### Exercise
Beginning with the first line of the data below, reproduce every line unchanged, ending with the line that holds "bpy.context.scene.camera = camera".

### Given data
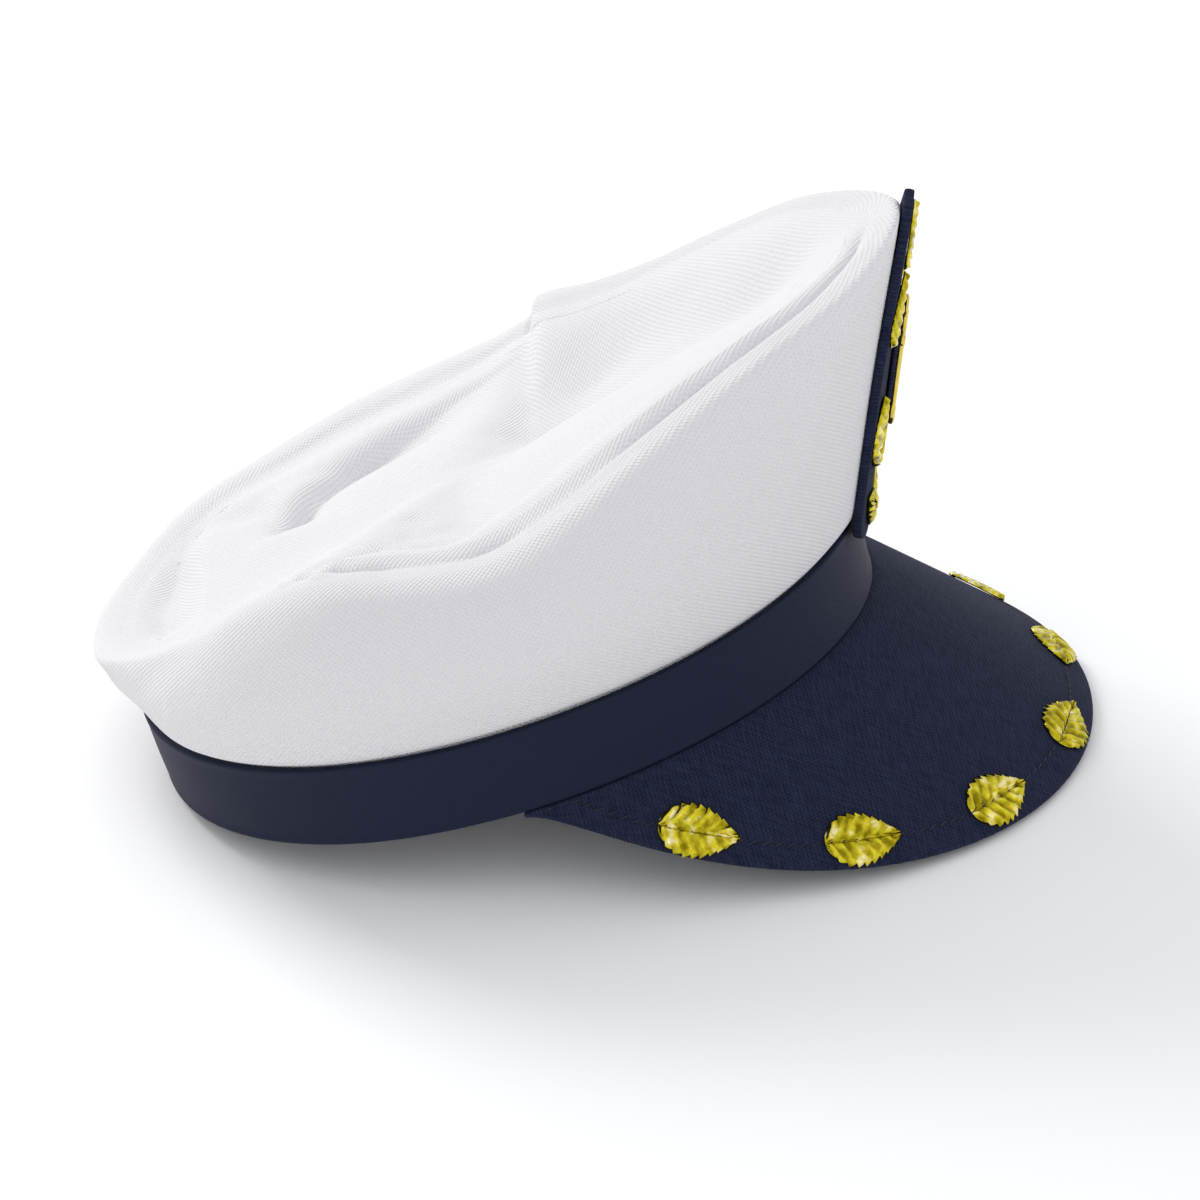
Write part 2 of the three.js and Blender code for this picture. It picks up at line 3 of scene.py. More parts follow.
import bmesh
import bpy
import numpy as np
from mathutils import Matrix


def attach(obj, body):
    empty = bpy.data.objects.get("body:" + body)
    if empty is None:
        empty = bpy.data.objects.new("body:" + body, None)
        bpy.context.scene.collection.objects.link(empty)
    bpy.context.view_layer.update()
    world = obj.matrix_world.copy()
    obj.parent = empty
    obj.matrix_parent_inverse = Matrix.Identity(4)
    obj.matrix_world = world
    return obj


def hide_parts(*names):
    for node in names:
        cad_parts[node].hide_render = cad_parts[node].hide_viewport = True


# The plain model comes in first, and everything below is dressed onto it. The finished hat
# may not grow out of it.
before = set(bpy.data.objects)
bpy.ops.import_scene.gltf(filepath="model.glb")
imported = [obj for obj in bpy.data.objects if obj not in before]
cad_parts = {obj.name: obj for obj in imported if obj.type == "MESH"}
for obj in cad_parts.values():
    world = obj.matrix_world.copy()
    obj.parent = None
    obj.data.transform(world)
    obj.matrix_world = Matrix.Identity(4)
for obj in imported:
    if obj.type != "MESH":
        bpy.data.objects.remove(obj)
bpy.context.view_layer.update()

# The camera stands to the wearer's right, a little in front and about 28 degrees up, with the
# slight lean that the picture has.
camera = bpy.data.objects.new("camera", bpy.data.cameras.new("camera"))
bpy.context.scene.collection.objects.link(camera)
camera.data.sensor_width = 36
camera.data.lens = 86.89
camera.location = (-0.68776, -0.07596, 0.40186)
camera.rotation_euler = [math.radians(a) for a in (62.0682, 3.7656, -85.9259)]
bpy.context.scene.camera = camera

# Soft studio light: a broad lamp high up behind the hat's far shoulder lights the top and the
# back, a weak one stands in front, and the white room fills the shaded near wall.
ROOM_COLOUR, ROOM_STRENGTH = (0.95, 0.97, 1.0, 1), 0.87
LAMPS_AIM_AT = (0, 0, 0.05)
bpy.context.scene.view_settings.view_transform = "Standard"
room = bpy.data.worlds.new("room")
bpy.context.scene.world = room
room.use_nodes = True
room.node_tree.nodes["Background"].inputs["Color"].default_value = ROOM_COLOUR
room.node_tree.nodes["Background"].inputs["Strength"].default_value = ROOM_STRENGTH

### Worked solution
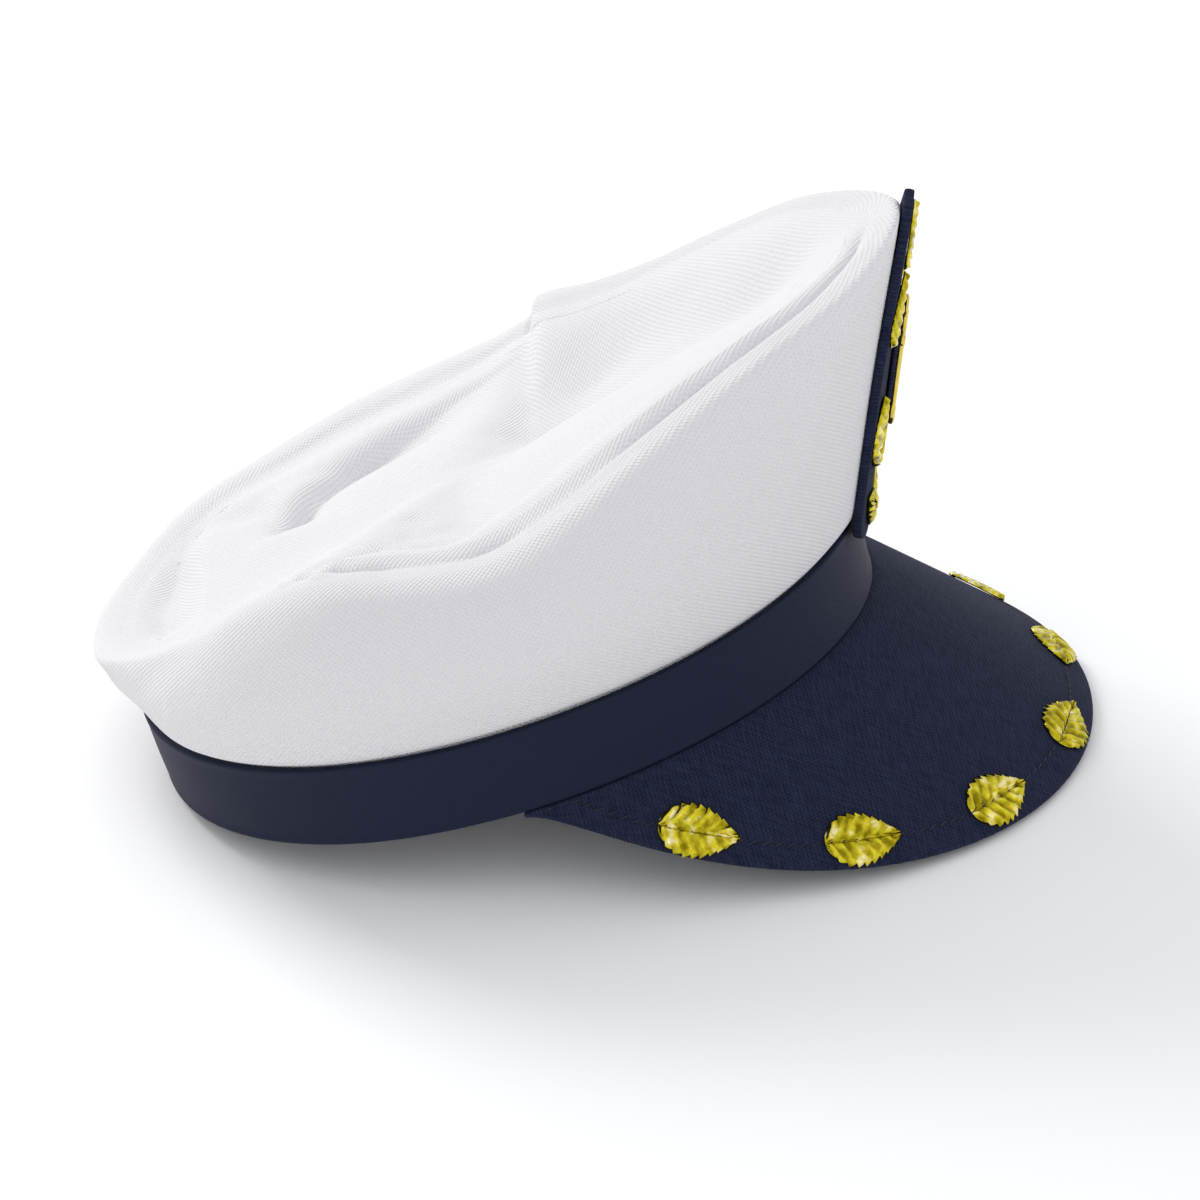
Write part 2 of the three.js and Blender code for this picture. It picks up at line 3 of scene.py. More parts follow.
import bmesh
import bpy
import numpy as np
from mathutils import Matrix


def attach(obj, body):
    empty = bpy.data.objects.get("body:" + body)
    if empty is None:
        empty = bpy.data.objects.new("body:" + body, None)
        bpy.context.scene.collection.objects.link(empty)
    bpy.context.view_layer.update()
    world = obj.matrix_world.copy()
    obj.parent = empty
    obj.matrix_parent_inverse = Matrix.Identity(4)
    obj.matrix_world = world
    return obj


def hide_parts(*names):
    for node in names:
        cad_parts[node].hide_render = cad_parts[node].hide_viewport = True


# The plain model comes in first, and everything below is dressed onto it. The finished hat
# may not grow out of it.
before = set(bpy.data.objects)
bpy.ops.import_scene.gltf(filepath="model.glb")
imported = [obj for obj in bpy.data.objects if obj not in before]
cad_parts = {obj.name: obj for obj in imported if obj.type == "MESH"}
for obj in cad_parts.values():
    world = obj.matrix_world.copy()
    obj.parent = None
    obj.data.transform(world)
    obj.matrix_world = Matrix.Identity(4)
for obj in imported:
    if obj.type != "MESH":
        bpy.data.objects.remove(obj)
bpy.context.view_layer.update()

# The camera stands to the wearer's right, a little in front and about 28 degrees up, with the
# slight lean that the picture has.
camera = bpy.data.objects.new("camera", bpy.data.cameras.new("camera"))
bpy.context.scene.collection.objects.link(camera)
camera.data.sensor_width = 36
camera.data.lens = 86.89
camera.location = (-0.68776, -0.07596, 0.40186)
camera.rotation_euler = [math.radians(a) for a in (62.0682, 3.7656, -85.9259)]
bpy.context.scene.camera = camera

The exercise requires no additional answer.